Après ces lettres, comme si elles montraient trop de modération et de mesure, Lucianus a
écrit au nom de tous les confesseurs une lettre (4) de nature à détruire complètement
le lien de la foi, la crainte de Dieu, les ordres du Seigneur, la sainteté et la fermeté
de la loi évangélique. Il a, dis-je, écrit au nom de tous, "que d'un commun
accord, ils avaient donné la paix et voulaient que cette décision fût portée par moi
à la connaissance des autres évêques", je vous ai fait passer un exemplaire de sa
missive. Il y est bien dit qu'on donne la paix à ceux dont la conduite depuis leur faute
aura été examinée", mais cela même nous donne de l'odieux, en faisant que, par
l'examen des cas particuliers, nous semblons refuser à plusieurs ce qu'ils se vantent
tous d'avoir reçu des martyrs et des confesseurs.
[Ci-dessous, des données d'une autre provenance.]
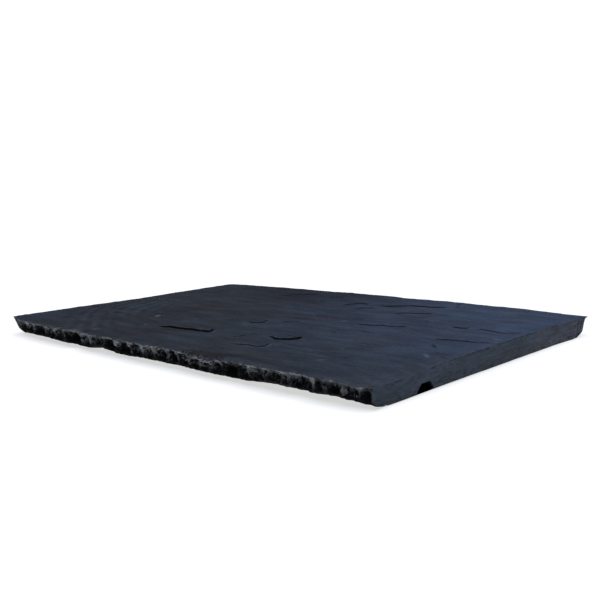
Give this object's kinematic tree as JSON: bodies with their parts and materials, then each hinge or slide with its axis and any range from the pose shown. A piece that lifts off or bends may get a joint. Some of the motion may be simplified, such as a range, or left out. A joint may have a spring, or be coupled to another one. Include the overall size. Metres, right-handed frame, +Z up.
{
  "type": "slate slab",
  "caption": "Rectangular riven slate slab with hand-dressed, undercut edges on three sides and one sawn side, lying flat on its bed face.",
  "frame": {"origin": "middle of the footprint at the level of the bed face the slab rests on", "axes": "+X along the slab's length towards the sawn side, +Y across its width, +Z up out of the riven top"},
  "size_m": [0.604, 0.406, 0.0242],
  "materials": {
    "slate": "riven, matt to faintly satin"
  },
  "bodies": {
    "root": {"slate_slab": "slate"}
  },
  "joints": []
}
Ce désordre a déjà commencé à se manifester. Dans un certain nombre de villes de
notre province, les lapsi se sont portés en foule vers les dépositaires de l'autorité
et les ont forcés à leur donner, sur-le-champ, la paix qu'ils criaient leur avoir été
accordée à tous par les martyrs et les confesseurs. Usant ainsi d'intimidation, ils ont
forcé la main à des chefs qui n'avaient pas assez de force d'âme ou de vigueur de foi
pour résister. Chez nous, quelques turbulents, qui se laissaient à peine gouverner par
nous dans le passé, et dont on remettait le cas au moment où nous serions présent,
enflammés par cette lettre comme par un brandon, se sont emportés davantage et ont
cherché à arracher la paix qui leur avait été donnée. Je vous ai envoyé un
exemplaire de la lettre que j'ai écrite à leur sujet au clergé. Ce n'est pas
tout : je vous ai fait tenir, pour que vous le lisiez, ce que Caldonius, mon
collègue, m'a écrit avec son honnêteté et sa foi coutumière, et ce que je lui ai
répondu (5). De même, la lettre de Celerinus, bon et vaillant confesseur, au même
confesseur Lucianus, et la réponse de celui-ci (6), je vous les ai envoyées, afin que
vous puissiez voir que nous nous occupons de tout avec soin. Vous comprendrez aussi, en
les lisant, combien le confesseur Celerinus est modéré, prudent, a l'humilité et la
réserve qui convient à notre religion, tandis que Lucianus n'a guère, ainsi que je l'ai
dit, l'intelligence des Écritures divines, et montre une facilité indiscrète qui jette
de l'odieux sur notre réserve. En effet, alors que le Seigneur a dit a que les nations
sont baptisées au nom du Père, du Fils et du saint Esprit, et que les péchés passés
sont remis par le baptême, lui, ignorant le précepte et la loi, mande que l'on donne la
paix, et que l'on remette les péchés au nom de Paul; il prétend que c'est ce que Paul
lui a mandé, comme vous le pourrez remarquer dans la lettre dudit Lucien à Celerinus. En
cela il n'a pas assez considéré que ce ne sont pas les martyrs qui font l'évangile,
mais que c'est l'évangile qui fait les martyrs. L'apôtre Paul, que le Seigneur appelle
un vase de son choix, n'a-t-il pas dit dans une épître : "Je m'étonne que
vous vous détourniez si vite de celui qui vous a appelé à la grâce de Jésus Christ
pour passer à un autre évangile; non certes, qu'il y ait un autre évangile; seulement
il y a certaines gens qui vous troublent et essaient de pervertir l'évangile du Christ.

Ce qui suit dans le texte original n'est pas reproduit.